Simon Brink "Subtle Atomics" Discussion Thread

  • I have a hard time believing that people still believe Kervran. He saw transmutation as explaining almost anything not immediately obviously otherwise. Despite the anecdotes with chickens and sea shells, none of his simple experiments give transmutation results when replicated. Kevran himself turned away from transmutation ideas to new super-chemical sub-nuclear binding theories that, while ingenious, also don’t pan out when tested.

  • I have a hard time believing that people still believe Kervran. He saw transmutation as explaining almost anything not immediately obviously otherwise. Despite the anecdotes with chickens and sea shells, none of his simple experiments give transmutation results when replicated. Kevran himself turned away from transmutation ideas to new super-chemical sub-nuclear binding theories that, while ingenious, also don’t pan out when tested.

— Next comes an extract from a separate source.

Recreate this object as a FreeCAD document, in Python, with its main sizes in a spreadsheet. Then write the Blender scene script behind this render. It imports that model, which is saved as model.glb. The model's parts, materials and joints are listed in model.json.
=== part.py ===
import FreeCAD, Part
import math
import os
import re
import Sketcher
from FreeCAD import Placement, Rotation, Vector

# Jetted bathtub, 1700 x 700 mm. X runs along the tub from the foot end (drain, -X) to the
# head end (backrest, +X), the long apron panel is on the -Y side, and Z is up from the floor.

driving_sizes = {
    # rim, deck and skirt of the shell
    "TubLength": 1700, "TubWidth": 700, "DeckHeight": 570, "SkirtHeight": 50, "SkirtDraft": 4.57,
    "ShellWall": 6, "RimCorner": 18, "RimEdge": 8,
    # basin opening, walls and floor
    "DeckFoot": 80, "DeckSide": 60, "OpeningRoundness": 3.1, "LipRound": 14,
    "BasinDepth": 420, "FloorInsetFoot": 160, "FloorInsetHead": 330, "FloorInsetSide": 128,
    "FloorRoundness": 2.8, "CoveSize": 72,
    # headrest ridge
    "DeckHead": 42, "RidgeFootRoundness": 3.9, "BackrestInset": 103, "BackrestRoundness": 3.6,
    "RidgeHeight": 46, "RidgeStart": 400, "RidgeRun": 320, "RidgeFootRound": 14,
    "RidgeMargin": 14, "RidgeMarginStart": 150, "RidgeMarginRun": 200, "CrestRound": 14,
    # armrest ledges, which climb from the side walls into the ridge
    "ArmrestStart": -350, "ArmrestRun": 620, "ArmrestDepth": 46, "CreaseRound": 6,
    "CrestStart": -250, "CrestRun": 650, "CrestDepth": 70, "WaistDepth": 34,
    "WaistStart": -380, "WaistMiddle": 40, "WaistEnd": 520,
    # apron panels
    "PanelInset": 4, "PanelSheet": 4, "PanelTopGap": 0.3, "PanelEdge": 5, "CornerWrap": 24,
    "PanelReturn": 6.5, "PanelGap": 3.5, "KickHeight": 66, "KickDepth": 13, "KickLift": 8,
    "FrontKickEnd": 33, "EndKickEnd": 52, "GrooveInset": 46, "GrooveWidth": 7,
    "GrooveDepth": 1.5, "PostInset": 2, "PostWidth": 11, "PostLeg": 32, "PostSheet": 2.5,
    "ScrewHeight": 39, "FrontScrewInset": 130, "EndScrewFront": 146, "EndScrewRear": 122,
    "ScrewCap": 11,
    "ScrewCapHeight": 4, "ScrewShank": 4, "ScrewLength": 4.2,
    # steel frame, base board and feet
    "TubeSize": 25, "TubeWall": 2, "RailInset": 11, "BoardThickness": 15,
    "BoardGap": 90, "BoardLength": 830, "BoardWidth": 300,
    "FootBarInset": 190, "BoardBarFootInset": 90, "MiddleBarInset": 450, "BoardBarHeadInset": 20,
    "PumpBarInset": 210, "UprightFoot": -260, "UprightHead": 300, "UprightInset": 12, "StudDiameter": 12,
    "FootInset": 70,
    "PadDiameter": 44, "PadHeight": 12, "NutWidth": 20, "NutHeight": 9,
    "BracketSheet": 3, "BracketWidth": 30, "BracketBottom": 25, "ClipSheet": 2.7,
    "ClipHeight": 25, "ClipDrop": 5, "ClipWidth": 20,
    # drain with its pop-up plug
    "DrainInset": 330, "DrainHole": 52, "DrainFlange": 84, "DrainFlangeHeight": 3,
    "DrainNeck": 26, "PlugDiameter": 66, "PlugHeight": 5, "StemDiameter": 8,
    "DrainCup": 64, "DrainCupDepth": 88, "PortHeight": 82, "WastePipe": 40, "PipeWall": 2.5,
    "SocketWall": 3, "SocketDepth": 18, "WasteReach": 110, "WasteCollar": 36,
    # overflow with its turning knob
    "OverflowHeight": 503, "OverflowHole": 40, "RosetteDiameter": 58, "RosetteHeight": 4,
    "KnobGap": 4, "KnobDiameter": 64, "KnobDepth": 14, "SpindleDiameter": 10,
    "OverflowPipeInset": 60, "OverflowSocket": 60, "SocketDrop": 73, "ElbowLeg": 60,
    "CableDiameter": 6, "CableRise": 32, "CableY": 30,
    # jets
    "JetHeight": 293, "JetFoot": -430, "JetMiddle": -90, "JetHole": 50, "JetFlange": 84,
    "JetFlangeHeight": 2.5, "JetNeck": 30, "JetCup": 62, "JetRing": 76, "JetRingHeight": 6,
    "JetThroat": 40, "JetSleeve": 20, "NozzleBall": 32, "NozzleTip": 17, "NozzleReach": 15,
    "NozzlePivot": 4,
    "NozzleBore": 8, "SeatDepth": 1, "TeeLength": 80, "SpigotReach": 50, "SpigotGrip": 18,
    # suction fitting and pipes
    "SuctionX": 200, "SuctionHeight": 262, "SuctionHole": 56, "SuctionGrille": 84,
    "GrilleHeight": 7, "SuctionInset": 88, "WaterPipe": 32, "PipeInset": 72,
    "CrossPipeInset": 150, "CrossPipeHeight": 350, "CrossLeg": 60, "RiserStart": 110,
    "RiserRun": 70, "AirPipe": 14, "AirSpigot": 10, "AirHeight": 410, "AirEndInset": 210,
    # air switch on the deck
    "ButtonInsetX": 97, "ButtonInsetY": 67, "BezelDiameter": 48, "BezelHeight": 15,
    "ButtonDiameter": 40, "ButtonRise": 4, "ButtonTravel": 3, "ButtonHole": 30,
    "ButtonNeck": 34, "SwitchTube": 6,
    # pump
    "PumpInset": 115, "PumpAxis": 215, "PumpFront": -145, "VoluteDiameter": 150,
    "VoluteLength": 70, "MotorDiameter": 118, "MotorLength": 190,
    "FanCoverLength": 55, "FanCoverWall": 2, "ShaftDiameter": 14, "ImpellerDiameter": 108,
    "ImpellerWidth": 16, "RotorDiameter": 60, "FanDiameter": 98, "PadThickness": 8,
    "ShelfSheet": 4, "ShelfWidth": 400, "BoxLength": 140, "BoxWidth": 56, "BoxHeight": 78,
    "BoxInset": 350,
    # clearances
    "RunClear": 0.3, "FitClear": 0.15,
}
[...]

    Kervran may be right or wrong. The bigger leap is to look at expanding earth theory, particularly its implications for physics and LENR. New theory proposes that large massive objects essentially grow from background energy. Growth phenomena is well established for stars, but is not yet accepted for planets. Mills theory also has an energy to mass conversion, but this is seen to be a uniform process in contrast the Sublte Atomics model which proposes that conversion is concentrated within massive objects due to shielding type effects.


    Once you take the expanding earth leap, you start to see that almost all mass on earth is essentially a product of a low energy to mass growth processes, so LENR really starts to look a lot more like common sense rather than something exotic.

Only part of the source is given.